Ask HN: Why are there so few logic programming languages like Prolog? - elcapitan
On other non-standard fields (like functional languages) there is a huge variety in implementations. Why is Prolog still the only major example of a logic programming language?
======
Blackthorn
It's not! You just aren't looking hard enough.

First, miniKanren interpreters have become vogue in some other languages. For
example. Clojure has an embedded one: core.logic. Then here are some other
full non-embedded languages, like Datalog and Mercury.

There's not going to be as much variety as full-fledged general-purpose
programming languages though because it's a more specialized domain with more
restricted usage. And, well, Prolog is pretty standard.

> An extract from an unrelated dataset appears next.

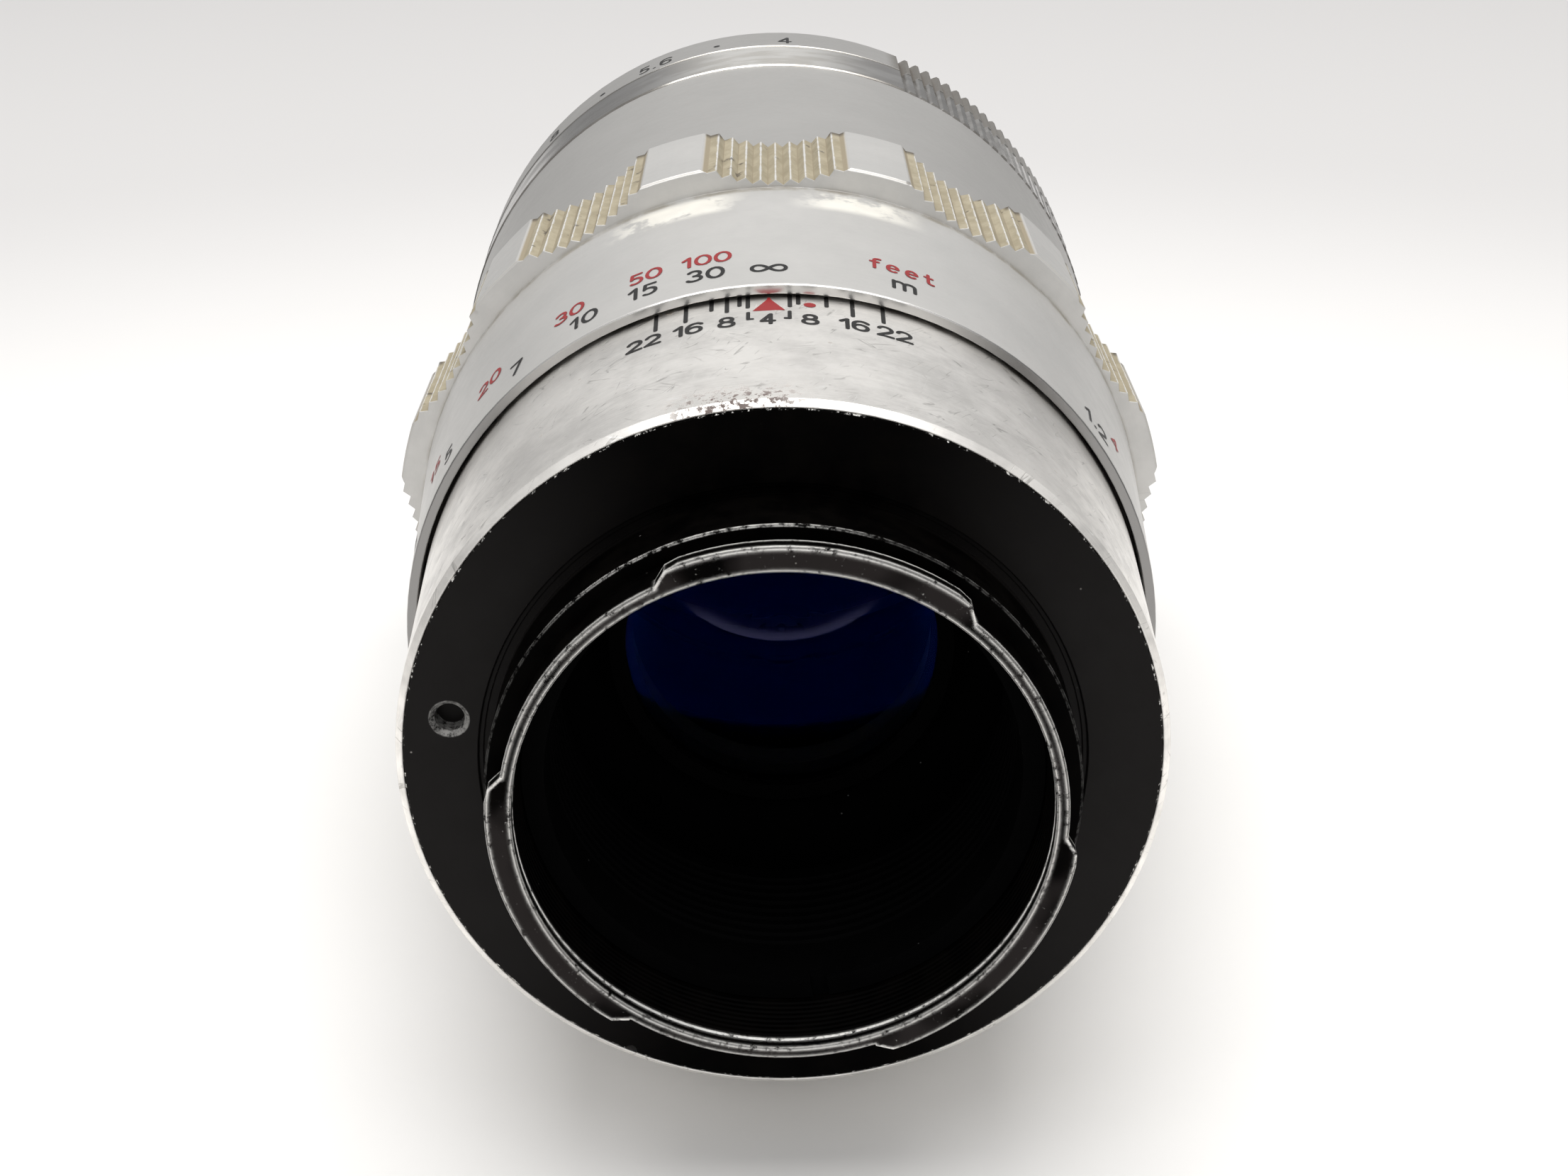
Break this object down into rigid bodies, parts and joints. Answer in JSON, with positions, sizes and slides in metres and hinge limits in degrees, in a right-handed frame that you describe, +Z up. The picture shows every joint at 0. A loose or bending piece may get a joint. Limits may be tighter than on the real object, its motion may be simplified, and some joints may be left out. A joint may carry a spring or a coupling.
{
  "type": "prime camera lens",
  "caption": "Long prime camera lens with a scalloped focusing ring, a front aperture ring, a working iris and a clawed bayonet mount.",
  "frame": {"origin": "centre of the mount flange's seating face, on the optical axis", "axes": "+Y along the optical axis towards the front glass, +Z up with the focusing index on top, lens lying on its side"},
  "size_m": [0.0706, 0.1194, 0.0706],
  "materials": {
    "satin_metal": "satin",
    "helicoid_metal": "machined",
    "black_mount": "satin",
    "black_matte": "matte",
    "brass": "machined",
    "steel": "machined",
    "blade_black": "satin",
    "coated_glass": "polished"
  },
  "bodies": {
    "fixed_body": {"bayonet_mount": "black_mount", "fixed_barrel": "satin_metal", "focus_sleeve": "helicoid_metal", "guide_key_1": "brass", "guide_key_2": "brass", "guide_screw_1": "steel", "guide_screw_2": "steel", "rear_baffle": "black_matte", "mount_screw_1": "steel", "mount_screw_2": "steel", "mount_screw_3": "steel", "mount_screw_4": "steel"},
    "optical_unit": {"inner_barrel": "black_matte", "focus_retaining_ring": "black_matte", "rear_cell": "black_matte", "rear_element": "coated_glass", "rear_retaining_ring": "black_matte", "middle_baffle": "black_matte", "front_barrel": "satin_metal", "joining_screw_1": "steel", "joining_screw_2": "steel", "joining_screw_3": "steel", "iris_housing": "black_matte", "iris_retaining_ring": "steel", "front_cell": "black_matte", "second_element": "coated_glass", "element_spacer": "black_matte", "front_element": "coated_glass", "front_retaining_ring": "black_matte", "front_cover_ring": "black_matte", "filter_rim": "satin_metal", "click_ball": "steel", "click_spring": "steel", "click_spring_screw": "steel"},
    "focusing_ring": {"focus_ring": "satin_metal", "helicoid_nut": "brass"},
    "stop_ring": {"aperture_ring": "satin_metal", "aperture_drive_pin": "steel", "iris_cam_ring": "black_matte"},
    "blade_1": {"iris_blade_1": "blade_black"},
    "blade_2": {"iris_blade_2": "blade_black"},
    "blade_3": {"iris_blade_3": "blade_black"},
    "blade_4": {"iris_blade_4": "blade_black"},
    "blade_5": {"iris_blade_5": "blade_black"},
    "blade_6": {"iris_blade_6": "blade_black"},
    "blade_7": {"iris_blade_7": "blade_black"},
    "blade_8": {"iris_blade_8": "blade_black"},
    "blade_9": {"iris_blade_9": "blade_black"},
    "blade_10": {"iris_blade_10": "blade_black"},
    "blade_11": {"iris_blade_11": "blade_black"},
    "blade_12": {"iris_blade_12": "blade_black"}
  },
  "joints": [
    {"name": "focus_slide", "type": "slide", "parent": "fixed_body", "child": "optical_unit", "axis": [0, 1, 0], "range_m": [0, 0.02003]},
    {"name": "focus_turn", "type": "hinge", "parent": "optical_unit", "child": "focusing_ring", "pos_m": [0, 0.05, 0], "axis": [0, 1, 0], "range_deg": [0, 303.4]},
    {"name": "aperture_turn", "type": "hinge", "parent": "optical_unit", "child": "stop_ring", "pos_m": [0, 0.099, 0], "axis": [0, 1, 0], "range_deg": [0, 119]},
    {"name": "blade_1_turn", "type": "hinge", "parent": "optical_unit", "child": "blade_1", "pos_m": [0, 0.09125, 0.023], "axis": [0, 1, 0], "range_deg": [0, 35.3]},
    {"name": "blade_2_turn", "type": "hinge", "parent": "optical_unit", "child": "blade_2", "pos_m": [0.0115, 0.09138, 0.01992], "axis": [0, 1, 0], "range_deg": [0, 35.3]},
    {"name": "blade_3_turn", "type": "hinge", "parent": "optical_unit", "child": "blade_3", "pos_m": [0.01992, 0.09152, 0.0115], "axis": [0, 1, 0], "range_deg": [0, 35.3]},
    {"name": "blade_4_turn", "type": "hinge", "parent": "optical_unit", "child": "blade_4", "pos_m": [0.023, 0.09165, 0], "axis": [0, 1, 0], "range_deg": [0, 35.3]},
    {"name": "blade_5_turn", "type": "hinge", "parent": "optical_unit", "child": "blade_5", "pos_m": [0.01992, 0.09179, -0.0115], "axis": [0, 1, 0], "range_deg": [0, 35.3]},
    {"name": "blade_6_turn", "type": "hinge", "parent": "optical_unit", "child": "blade_6", "pos_m": [0.0115, 0.09192, -0.01992], "axis": [0, 1, 0], "range_deg": [0, 35.3]},
    {"name": "blade_7_turn", "type": "hinge", "parent": "optical_unit", "child": "blade_7", "pos_m": [0, 0.09205, -0.023], "axis": [0, 1, 0], "range_deg": [0, 35.3]},
    {"name": "blade_8_turn", "type": "hinge", "parent": "optical_unit", "child": "blade_8", "pos_m": [-0.0115, 0.09219, -0.01992], "axis": [0, 1, 0], "range_deg": [0, 35.3]},
    {"name": "blade_9_turn", "type": "hinge", "parent": "optical_unit", "child": "blade_9", "pos_m": [-0.01992, 0.09232, -0.0115], "axis": [0, 1, 0], "range_deg": [0, 35.3]},
    {"name": "blade_10_turn", "type": "hinge", "parent": "optical_unit", "child": "blade_10", "pos_m": [-0.023, 0.09246, 0], "axis": [0, 1, 0], "range_deg": [0, 35.3]},
    {"name": "blade_11_turn", "type": "hinge", "parent": "optical_unit", "child": "blade_11", "pos_m": [-0.01992, 0.09259, 0.0115], "axis": [0, 1, 0], "range_deg": [0, 35.3]},
    {"name": "blade_12_turn", "type": "hinge", "parent": "optical_unit", "child": "blade_12", "pos_m": [-0.0115, 0.09272, 0.01992], "axis": [0, 1, 0], "range_deg": [0, 35.3]}
  ],
  "couplings": [
    {"joint": "focus_slide", "follows": "focus_turn", "m_per_rad": 0.0037825},
    {"joint": "blade_1_turn", "follows": "aperture_turn", "ratio": 0.29663},
    {"joint": "blade_2_turn", "follows": "aperture_turn", "ratio": 0.29663},
    {"joint": "blade_3_turn", "follows": "aperture_turn", "ratio": 0.29663},
    {"joint": "blade_4_turn", "follows": "aperture_turn", "ratio": 0.29663},
    {"joint": "blade_5_turn", "follows": "aperture_turn", "ratio": 0.29663},
    {"joint": "blade_6_turn", "follows": "aperture_turn", "ratio": 0.29663},
    {"joint": "blade_7_turn", "follows": "aperture_turn", "ratio": 0.29663},
    {"joint": "blade_8_turn", "follows": "aperture_turn", "ratio": 0.29663},
    {"joint": "blade_9_turn", "follows": "aperture_turn", "ratio": 0.29663},
    {"joint": "blade_10_turn", "follows": "aperture_turn", "ratio": 0.29663},
    {"joint": "blade_11_turn", "follows": "aperture_turn", "ratio": 0.29663},
    {"joint": "blade_12_turn", "follows": "aperture_turn", "ratio": 0.29663}
  ]
}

The question you have
to get over is, if you need to use logic programming, why aren't you using
Prolog or an embedded miniKanren interpreter?

------
zmonx
Prolog is a very versatile language, and despite many attempts to build a
logic programming language that is equally powerful and convenient to use as
Prolog, so far Prolog remains the most popular logic programming language by a
huge margin.

People who need some variation of Prolog usually add the desired extension on
top of Prolog instead of using a different language altogether. This is easy
to do in Prolog because its abstract syntax is completely uniform.

------
thorin
I think the enterprise now uses quite a lot of rules engine type stuff which
draws inspiration from prolog. We used drools pretty heavily at my last place
[http://www.drools.org/](http://www.drools.org/)

------
solomatov
Because they have a very limited area where they excel. On the other hand, you
can do almost anything you like in functional programming. Consider, for
example UI. Take a look at UI code in visual prolog: [http://www.visual-
prolog.com/video/FormDemo/default.htm](http://www.visual-
prolog.com/video/FormDemo/default.htm)

------
seanwilson
Having used Prolog a lot myself, I'd guess it's just that the kind of problems
Prolog is good at (i.e. ones that require backtracking and the user of an
inference engine) don't occur often enough.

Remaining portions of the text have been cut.